Google has quietly resubmitted a disclosure of a critical code-execution vulnerability affecting thousands of individual apps and software frameworks after its previous submission left readers with the mistaken impression that the threat affected only the Chrome browser.
The vulnerability originates in the libwebp code library, which Google created in 2010 for rendering images in webp, a then-new format that resulted in files that were up to 26 percent smaller than PNG images. Libwebp is incorporated into just about every app, operating system, or other code library that renders webp images, most notably the Electron framework used in Chrome and many other apps that run on both desktop and mobile devices.

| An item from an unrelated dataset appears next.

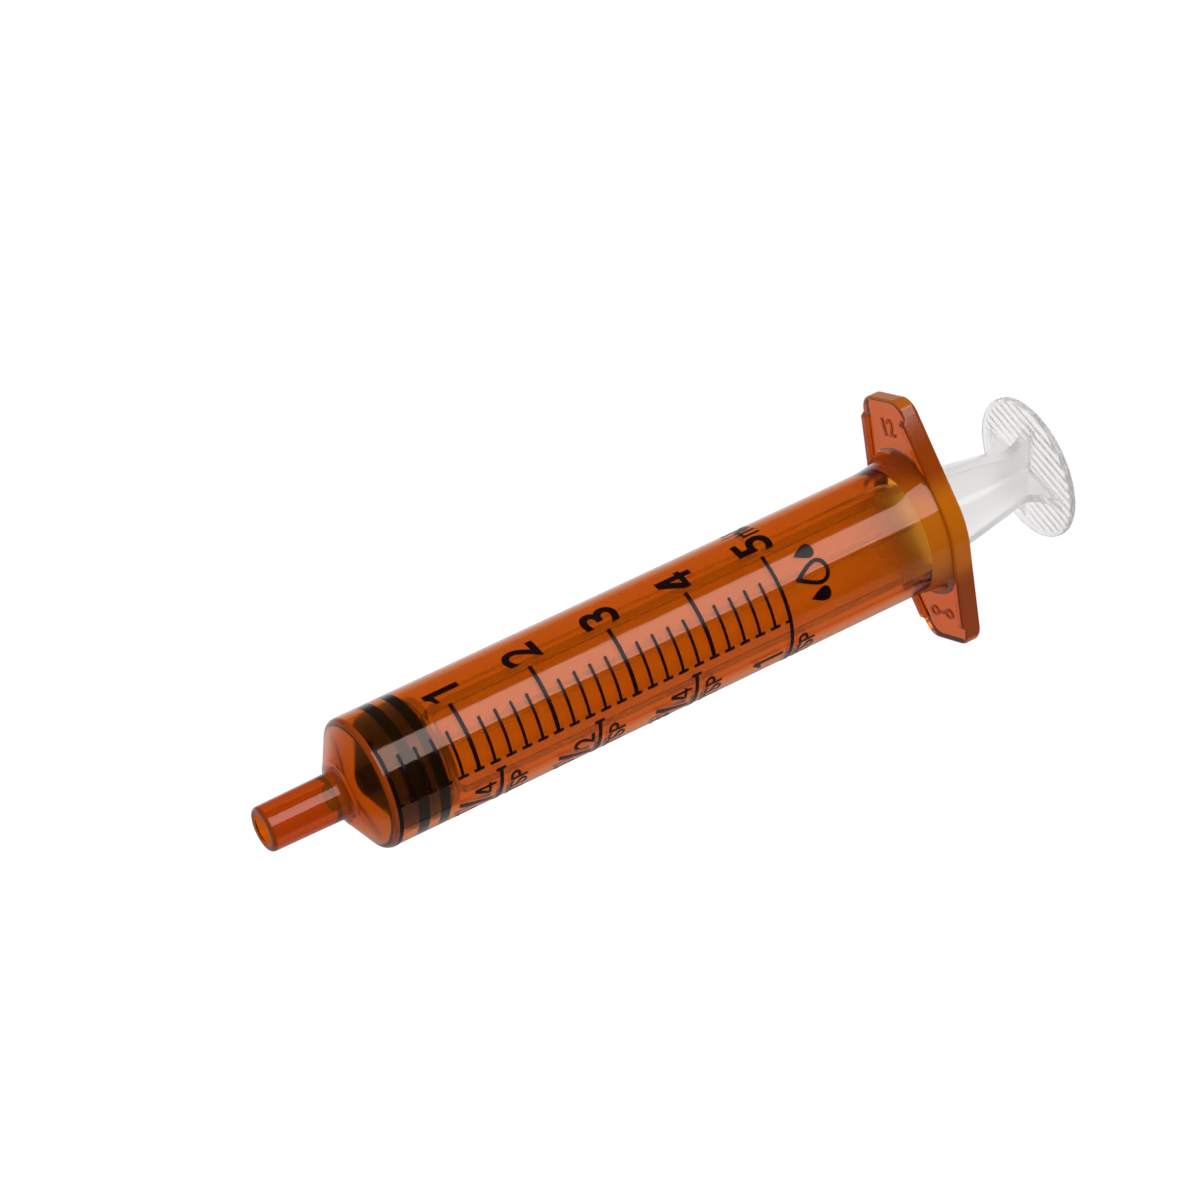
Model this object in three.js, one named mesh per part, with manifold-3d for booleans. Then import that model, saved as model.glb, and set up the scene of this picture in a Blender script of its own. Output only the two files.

Two weeks ago, Google issued a security advisory for what it said was a heap buffer overflow in WebP in Chrome. Google’s formal description, tracked as CVE-2023-4863, scoped the affected vendor as “Google” and the software affected as “Chrome,” even though any code that used libwebp was vulnerable. Critics warned that Google’s failure to note that thousands of other pieces of code were also vulnerable would result in unnecessary delays in patching the vulnerability, which allows attackers to execute malicious code when users do nothing more than view a booby-trapped webp image.
On Monday, Google submitted a new disclosure that’s tracked as CVE-2023-5129. The new entry correctly lists libwebp as the affected vendor and affected software. It also bumps up the severity rating of the vulnerability, from 8.8 out of a possible 10 to 10.